Hundreds of thousands of people spent the night huddled in evacuation centers or bunkered in their homes as the cyclone hit, packing howling winds gusting to 186 mph  and causing tidal surges that swamped coastal areas.

“Nothing’s been spared. The devastation is phenomenal, like nothing I’ve ever experienced,” David Brook, the manager of a resort at Mission Beach, where the core of the storm hit the coast around midnight, told Australian Broadcasting Corp. radio.

“Vegetation has been reduced to sticks,” said Sgt. Dan Gallagher, a Mission Beach police officer.

At Tully, about 12 miles inland along the storm’s path, the main street was littered with twisted pieces of metal that were once house roofs and jagged shards of glass from shattered shopfront windows. Queensland state Premier Anna Bligh said one in three houses in the town of 3,500 people either were demolished by the storm or had the roof ripped off.

Tully and Mission Beach were among a handful of towns in a relatively narrow band that bore the brunt of Yasi’s fury as it stormed ashore.

Further south, emergency workers had cut their way into the coastal community of Cardwell on Thursday morning and found older houses wrecked and boats pushed up into the town, she said. The entire community was believed to have evacuated before the storm.

The main coastal highway was a slalom course of downed trees and power lines, surrounded by scenes of devastation: Roofs peeled back from houses, fields of sugar cane and banana shredded and flattened, once-green expanses stripped to brown soil.

Tidal floodwaters periodically cut the highway Thursday, temporarily stranding convoys of people trying to return home to see what was left.

Barbara Kendall sat in her car next to her meowing cats Loly, Blossom, Spingle and Junior. Kendall and her husband David spent a sleepless night in a basement parking garage in Innisfail after being evacuated from their coastal home at Kurrimine Beach.

“It was really terrifying, but we were safe,” she said. “It’s a terrifying sound.
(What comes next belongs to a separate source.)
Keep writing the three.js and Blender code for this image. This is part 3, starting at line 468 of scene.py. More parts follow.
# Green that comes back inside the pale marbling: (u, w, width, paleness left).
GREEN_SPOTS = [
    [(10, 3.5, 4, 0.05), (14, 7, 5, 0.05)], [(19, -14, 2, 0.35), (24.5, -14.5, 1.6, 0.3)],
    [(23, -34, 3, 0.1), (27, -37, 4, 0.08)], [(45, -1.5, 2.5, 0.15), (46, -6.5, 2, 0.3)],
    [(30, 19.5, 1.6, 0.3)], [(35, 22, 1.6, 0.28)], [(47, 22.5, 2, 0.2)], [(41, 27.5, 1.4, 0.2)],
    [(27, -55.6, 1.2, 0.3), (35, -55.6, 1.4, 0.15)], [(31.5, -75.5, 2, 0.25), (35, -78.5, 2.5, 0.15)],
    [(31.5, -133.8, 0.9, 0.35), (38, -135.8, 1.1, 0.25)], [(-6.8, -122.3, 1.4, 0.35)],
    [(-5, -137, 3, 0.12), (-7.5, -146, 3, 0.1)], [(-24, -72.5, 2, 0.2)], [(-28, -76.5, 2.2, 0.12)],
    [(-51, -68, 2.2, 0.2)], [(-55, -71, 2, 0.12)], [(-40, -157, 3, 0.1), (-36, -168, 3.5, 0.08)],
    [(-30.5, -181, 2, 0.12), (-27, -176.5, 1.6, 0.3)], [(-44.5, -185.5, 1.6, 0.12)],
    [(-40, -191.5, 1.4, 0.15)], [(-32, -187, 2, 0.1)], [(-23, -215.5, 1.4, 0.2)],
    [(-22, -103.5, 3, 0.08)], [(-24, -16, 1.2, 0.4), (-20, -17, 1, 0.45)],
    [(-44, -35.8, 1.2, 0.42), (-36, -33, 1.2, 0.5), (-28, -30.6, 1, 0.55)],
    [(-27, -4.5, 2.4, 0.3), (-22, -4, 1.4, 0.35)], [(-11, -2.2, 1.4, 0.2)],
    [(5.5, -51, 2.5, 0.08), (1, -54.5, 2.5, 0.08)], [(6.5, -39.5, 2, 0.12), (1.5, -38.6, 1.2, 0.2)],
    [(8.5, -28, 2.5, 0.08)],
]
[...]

It’s really hard to describe. All I could hear was the screeching of the wind.”

The trunk of her car was filled with her most essential items: photographs, heirlooms and precious jewelry.
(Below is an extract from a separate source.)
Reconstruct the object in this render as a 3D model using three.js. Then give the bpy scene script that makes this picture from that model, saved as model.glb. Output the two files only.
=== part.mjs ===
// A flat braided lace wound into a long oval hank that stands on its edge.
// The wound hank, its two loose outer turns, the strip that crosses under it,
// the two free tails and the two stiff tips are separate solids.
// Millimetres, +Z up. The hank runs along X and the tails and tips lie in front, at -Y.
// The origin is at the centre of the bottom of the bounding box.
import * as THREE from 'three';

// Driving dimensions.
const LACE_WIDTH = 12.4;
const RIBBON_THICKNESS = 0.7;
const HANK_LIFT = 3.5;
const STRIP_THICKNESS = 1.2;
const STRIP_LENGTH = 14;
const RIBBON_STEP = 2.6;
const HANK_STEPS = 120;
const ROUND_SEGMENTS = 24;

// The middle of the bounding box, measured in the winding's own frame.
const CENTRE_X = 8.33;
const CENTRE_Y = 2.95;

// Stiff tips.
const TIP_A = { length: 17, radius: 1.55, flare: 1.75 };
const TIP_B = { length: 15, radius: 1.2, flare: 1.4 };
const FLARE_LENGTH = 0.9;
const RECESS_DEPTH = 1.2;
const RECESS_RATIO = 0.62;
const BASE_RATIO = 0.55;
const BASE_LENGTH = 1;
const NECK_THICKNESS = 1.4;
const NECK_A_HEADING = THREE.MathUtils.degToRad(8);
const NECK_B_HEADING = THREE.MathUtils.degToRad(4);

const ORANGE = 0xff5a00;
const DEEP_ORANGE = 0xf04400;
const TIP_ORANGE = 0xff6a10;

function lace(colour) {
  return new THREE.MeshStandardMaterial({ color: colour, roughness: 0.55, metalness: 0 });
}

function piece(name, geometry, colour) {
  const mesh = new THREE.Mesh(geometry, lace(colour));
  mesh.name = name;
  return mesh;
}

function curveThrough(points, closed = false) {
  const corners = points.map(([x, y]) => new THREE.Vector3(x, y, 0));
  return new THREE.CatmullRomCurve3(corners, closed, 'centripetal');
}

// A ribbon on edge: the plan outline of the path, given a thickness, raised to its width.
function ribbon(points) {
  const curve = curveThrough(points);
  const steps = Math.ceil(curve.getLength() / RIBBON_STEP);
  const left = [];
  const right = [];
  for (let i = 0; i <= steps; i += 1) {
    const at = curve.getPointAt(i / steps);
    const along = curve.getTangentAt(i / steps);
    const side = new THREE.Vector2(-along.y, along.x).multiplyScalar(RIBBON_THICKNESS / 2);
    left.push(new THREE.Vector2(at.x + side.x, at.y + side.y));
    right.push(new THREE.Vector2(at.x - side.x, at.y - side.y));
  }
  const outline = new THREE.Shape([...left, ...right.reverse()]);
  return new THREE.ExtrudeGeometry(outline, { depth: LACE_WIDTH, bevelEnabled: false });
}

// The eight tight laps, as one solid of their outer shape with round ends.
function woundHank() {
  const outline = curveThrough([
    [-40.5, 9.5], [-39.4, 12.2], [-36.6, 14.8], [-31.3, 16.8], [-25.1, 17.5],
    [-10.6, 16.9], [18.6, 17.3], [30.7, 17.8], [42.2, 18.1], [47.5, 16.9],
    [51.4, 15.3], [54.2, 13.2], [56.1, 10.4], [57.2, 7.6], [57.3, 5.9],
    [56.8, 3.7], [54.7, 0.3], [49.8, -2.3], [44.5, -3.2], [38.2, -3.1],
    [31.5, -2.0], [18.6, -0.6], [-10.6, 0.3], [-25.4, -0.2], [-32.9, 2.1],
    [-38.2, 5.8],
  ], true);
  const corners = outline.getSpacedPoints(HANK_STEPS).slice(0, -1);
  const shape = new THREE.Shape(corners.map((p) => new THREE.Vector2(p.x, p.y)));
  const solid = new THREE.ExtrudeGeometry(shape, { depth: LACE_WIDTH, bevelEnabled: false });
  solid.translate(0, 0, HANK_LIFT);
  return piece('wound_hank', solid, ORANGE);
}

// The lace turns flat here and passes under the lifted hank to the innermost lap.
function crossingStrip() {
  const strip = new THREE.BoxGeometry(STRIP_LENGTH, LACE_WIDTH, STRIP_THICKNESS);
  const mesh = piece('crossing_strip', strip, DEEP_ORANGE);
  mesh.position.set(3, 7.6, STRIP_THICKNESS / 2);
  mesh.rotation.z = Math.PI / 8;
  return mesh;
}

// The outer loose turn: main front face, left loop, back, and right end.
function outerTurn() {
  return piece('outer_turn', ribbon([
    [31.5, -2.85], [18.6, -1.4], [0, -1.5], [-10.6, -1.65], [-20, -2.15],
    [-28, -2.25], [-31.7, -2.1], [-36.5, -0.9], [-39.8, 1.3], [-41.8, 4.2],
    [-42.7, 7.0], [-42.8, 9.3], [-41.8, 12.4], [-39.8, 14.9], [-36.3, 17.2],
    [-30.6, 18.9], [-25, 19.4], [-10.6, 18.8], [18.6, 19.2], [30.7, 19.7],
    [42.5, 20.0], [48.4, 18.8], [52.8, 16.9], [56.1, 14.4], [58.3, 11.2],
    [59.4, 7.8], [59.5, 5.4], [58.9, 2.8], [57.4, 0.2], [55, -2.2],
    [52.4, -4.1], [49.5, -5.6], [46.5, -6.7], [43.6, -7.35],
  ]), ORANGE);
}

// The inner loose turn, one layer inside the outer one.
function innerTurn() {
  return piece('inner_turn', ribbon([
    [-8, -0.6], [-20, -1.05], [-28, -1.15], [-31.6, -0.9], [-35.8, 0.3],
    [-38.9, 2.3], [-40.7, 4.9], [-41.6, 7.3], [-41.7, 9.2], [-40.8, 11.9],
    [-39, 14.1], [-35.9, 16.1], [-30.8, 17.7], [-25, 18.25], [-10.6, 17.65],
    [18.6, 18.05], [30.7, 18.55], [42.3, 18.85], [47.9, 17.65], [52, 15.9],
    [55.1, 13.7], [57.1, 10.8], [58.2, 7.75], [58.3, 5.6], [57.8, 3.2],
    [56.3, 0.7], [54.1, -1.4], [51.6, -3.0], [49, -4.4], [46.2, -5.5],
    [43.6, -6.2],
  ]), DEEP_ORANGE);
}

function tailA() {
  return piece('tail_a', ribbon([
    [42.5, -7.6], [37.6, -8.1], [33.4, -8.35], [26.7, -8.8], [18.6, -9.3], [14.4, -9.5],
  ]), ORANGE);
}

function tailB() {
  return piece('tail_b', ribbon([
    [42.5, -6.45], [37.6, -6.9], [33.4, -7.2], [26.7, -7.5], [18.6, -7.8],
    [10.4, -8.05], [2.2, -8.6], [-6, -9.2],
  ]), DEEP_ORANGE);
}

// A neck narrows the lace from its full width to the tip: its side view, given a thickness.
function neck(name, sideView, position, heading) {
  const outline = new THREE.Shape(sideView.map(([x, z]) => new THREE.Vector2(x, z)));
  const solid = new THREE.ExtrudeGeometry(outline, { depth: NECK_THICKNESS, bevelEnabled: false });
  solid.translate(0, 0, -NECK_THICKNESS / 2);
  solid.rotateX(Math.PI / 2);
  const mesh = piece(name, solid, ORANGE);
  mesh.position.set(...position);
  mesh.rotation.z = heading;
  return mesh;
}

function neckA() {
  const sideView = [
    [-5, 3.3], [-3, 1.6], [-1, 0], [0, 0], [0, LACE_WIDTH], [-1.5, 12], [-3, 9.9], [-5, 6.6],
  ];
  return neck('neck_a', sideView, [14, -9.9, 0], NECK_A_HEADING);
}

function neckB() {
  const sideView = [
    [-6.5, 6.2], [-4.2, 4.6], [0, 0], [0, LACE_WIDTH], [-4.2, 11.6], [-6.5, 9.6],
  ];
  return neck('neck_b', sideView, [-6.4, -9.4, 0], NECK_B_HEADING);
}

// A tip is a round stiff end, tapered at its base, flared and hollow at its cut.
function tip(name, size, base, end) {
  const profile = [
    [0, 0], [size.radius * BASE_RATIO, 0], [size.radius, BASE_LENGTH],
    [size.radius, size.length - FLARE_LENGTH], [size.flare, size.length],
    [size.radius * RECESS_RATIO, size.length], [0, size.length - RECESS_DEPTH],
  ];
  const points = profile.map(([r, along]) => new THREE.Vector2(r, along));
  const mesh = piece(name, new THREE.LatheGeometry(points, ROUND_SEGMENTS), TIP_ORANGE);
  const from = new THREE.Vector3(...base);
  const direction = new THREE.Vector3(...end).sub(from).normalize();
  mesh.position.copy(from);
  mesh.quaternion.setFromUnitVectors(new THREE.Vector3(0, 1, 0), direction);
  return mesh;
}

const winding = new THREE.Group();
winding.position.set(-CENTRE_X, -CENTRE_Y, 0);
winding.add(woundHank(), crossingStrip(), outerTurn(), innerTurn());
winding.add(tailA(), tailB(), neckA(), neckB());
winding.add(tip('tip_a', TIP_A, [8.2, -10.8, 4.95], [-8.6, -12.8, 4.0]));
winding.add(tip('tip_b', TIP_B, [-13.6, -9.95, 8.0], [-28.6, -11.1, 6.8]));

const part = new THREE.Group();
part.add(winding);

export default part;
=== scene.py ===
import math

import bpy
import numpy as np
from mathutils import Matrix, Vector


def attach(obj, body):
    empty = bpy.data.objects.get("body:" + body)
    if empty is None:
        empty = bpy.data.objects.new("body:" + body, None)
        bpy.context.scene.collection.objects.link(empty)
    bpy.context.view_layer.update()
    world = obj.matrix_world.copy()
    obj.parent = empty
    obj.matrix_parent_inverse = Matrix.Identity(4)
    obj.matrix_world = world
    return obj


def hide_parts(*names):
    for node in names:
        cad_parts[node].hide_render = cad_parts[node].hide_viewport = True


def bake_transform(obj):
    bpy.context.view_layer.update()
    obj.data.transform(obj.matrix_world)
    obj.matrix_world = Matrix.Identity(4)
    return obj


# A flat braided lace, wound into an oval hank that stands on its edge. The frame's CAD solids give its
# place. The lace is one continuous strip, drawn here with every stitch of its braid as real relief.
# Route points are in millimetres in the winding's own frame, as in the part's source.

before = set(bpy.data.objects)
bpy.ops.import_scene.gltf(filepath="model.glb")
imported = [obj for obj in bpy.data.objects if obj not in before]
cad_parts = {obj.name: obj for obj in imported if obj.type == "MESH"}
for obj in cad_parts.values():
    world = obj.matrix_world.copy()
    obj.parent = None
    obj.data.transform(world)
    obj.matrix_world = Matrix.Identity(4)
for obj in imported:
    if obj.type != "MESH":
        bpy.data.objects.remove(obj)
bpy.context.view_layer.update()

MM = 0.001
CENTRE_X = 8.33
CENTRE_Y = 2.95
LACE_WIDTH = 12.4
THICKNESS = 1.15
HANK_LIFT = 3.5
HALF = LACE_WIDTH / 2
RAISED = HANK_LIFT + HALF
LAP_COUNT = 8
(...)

Electricity supplies were cut to more than 180,000 houses in the region — a major fruit and sugarcane-growing area and also considered a tourist gateway to the Great Barrier Reef — and police warned people to stay inside until the danger from fallen power lines and other problems was past.

As the day wore on, authorities allowed more than 10,000 people to leave the 20 evacuation centers where they stayed overnight.

“I’m very relieved this morning, but I do stress these are very early reports,” Bligh said of the information that no one had been killed overnight. “It’s a long way to go before I say we’ve dodged any bullets.”

Ahead of the storm, Bligh and other officials said the storm was more powerful than any that had struck the coast since 1918, and warned the country to expect widespread and destruction and likely deaths.

Amid the chaos, a bit of happy news: a baby girl was born at a Cairns evacuation center just before dawn with the help of a British midwife on holiday, councilor Linda Cooper said.

The largest towns in the path of the cyclone, including Cairns and Townsville, were spared the worst of the fierce winds. Trees were knocked down, but few buildings were damaged, authorities said. But Townsville was suffering widespread flooding.

Officials said it was too early to cite a total cost of the damage, but it was sure to add substantially to the $5.6 billion the government says already was caused by the earlier flooding.

Queensland officials had warned people for days to stock up on bottled water and food, and to board or tape up their windows. People in low-lying or exposed areas were told to evacuate. Bligh credited the preparations with saving lives.

Australia’s huge, sparsely populated tropical north is battered annually by about six cyclones — called typhoons throughout much of Asia and hurricanes in the Western hemisphere. Building codes have been strengthened since Cyclone Tracy devastated the city of Darwin in 1974, killing 71 in one of Australia’s worst natural disasters.